** Start Given information **

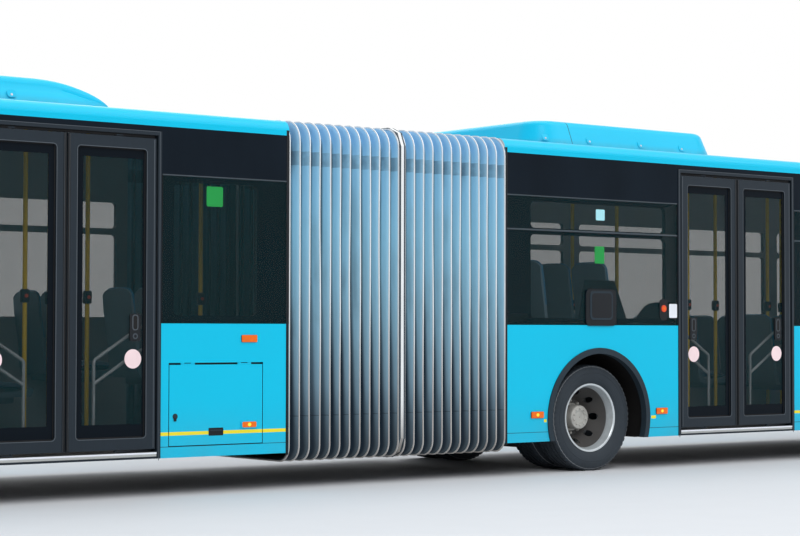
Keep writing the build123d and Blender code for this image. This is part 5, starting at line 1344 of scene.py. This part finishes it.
class BUS_OT_seats(DressOperator, bpy.types.Operator):
    """Put upholstered shells in place of the plain seats"""

    bl_idname = "bus.seats"
    bl_label = "Fit Seats"

    width: bpy.props.FloatProperty(
        name="Width", description="Width of one seat", default=0.43, unit="LENGTH")

    def execute(self, context):
        for section in ("front", "rear"):
            shells = Form(f"{section}_seat_shells")
            pads = Form(f"{section}_seat_pads")
            for low, high in islands(f"{section}_seats"):
                if high.z - low.z > 0.3:
                    self.pair(shells, pads, low, high)
            piece = shells.done(f"{section}_section", 40)
            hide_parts(f"{section}_seats")
            self.padded(pads, f"{section}_section")
        pads = Form("driver_seat_pads")
        base = Matrix.Translation((NOSE_X - 1.16, DRIVER_Y, 0.853))
        self.cushions(pads, base, lift=0.012)
        self.padded(pads, "front_section")
        return {"FINISHED"}

    def padded(self, form, body):
        """Finishes a set of pads."""
        piece = form.done(body, 40)

    def pair(self, form, pads, low, high):
        """Two seats and the beam that carries them from the wall."""
        seat_top = high.z - 0.6
        for index in range(2):
            centre_y = low.y + self.width / 2 + index * (high.y - low.y - self.width)
            base = Matrix.Translation((low.x + 0.102, centre_y, seat_top))
            self.seat(form, base)
            self.cushions(pads, base)
        side = 1 if low.y > 0 else -1
        wall_y = side * (INNER_W - 0.001)
        near, far = sorted((wall_y, low.y + 0.05 if side > 0 else high.y - 0.05))
        form.box((low.x + 0.19, near, seat_top - 0.14), (low.x + 0.39, far, seat_top - 0.085),
                 "seat_shell", 0.01)

    def seat(self, form, base):
        """One shell and its edge trim; cushions draws the cushion and back pad."""
        half = self.width / 2
        rows = []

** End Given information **

Your task is to quote the listing above word for word.

Completed exercise >>
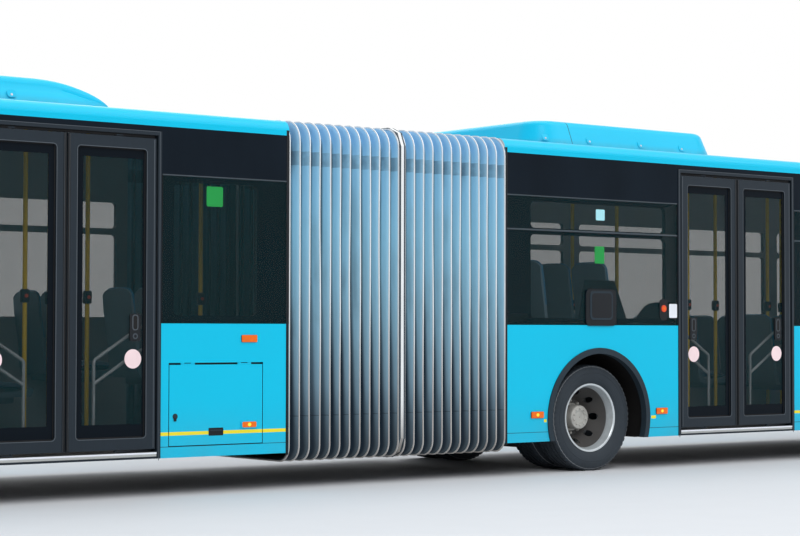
Keep writing the build123d and Blender code for this image. This is part 5, starting at line 1344 of scene.py. This part finishes it.
class BUS_OT_seats(DressOperator, bpy.types.Operator):
    """Put upholstered shells in place of the plain seats"""

    bl_idname = "bus.seats"
    bl_label = "Fit Seats"

    width: bpy.props.FloatProperty(
        name="Width", description="Width of one seat", default=0.43, unit="LENGTH")

    def execute(self, context):
        for section in ("front", "rear"):
            shells = Form(f"{section}_seat_shells")
            pads = Form(f"{section}_seat_pads")
            for low, high in islands(f"{section}_seats"):
                if high.z - low.z > 0.3:
                    self.pair(shells, pads, low, high)
            piece = shells.done(f"{section}_section", 40)
            hide_parts(f"{section}_seats")
            self.padded(pads, f"{section}_section")
        pads = Form("driver_seat_pads")
        base = Matrix.Translation((NOSE_X - 1.16, DRIVER_Y, 0.853))
        self.cushions(pads, base, lift=0.012)
        self.padded(pads, "front_section")
        return {"FINISHED"}

    def padded(self, form, body):
        """Finishes a set of pads."""
        piece = form.done(body, 40)

    def pair(self, form, pads, low, high):
        """Two seats and the beam that carries them from the wall."""
        seat_top = high.z - 0.6
        for index in range(2):
            centre_y = low.y + self.width / 2 + index * (high.y - low.y - self.width)
            base = Matrix.Translation((low.x + 0.102, centre_y, seat_top))
            self.seat(form, base)
            self.cushions(pads, base)
        side = 1 if low.y > 0 else -1
        wall_y = side * (INNER_W - 0.001)
        near, far = sorted((wall_y, low.y + 0.05 if side > 0 else high.y - 0.05))
        form.box((low.x + 0.19, near, seat_top - 0.14), (low.x + 0.39, far, seat_top - 0.085),
                 "seat_shell", 0.01)

    def seat(self, form, base):
        """One shell and its edge trim; cushions draws the cushion and back pad."""
        half = self.width / 2
        rows = []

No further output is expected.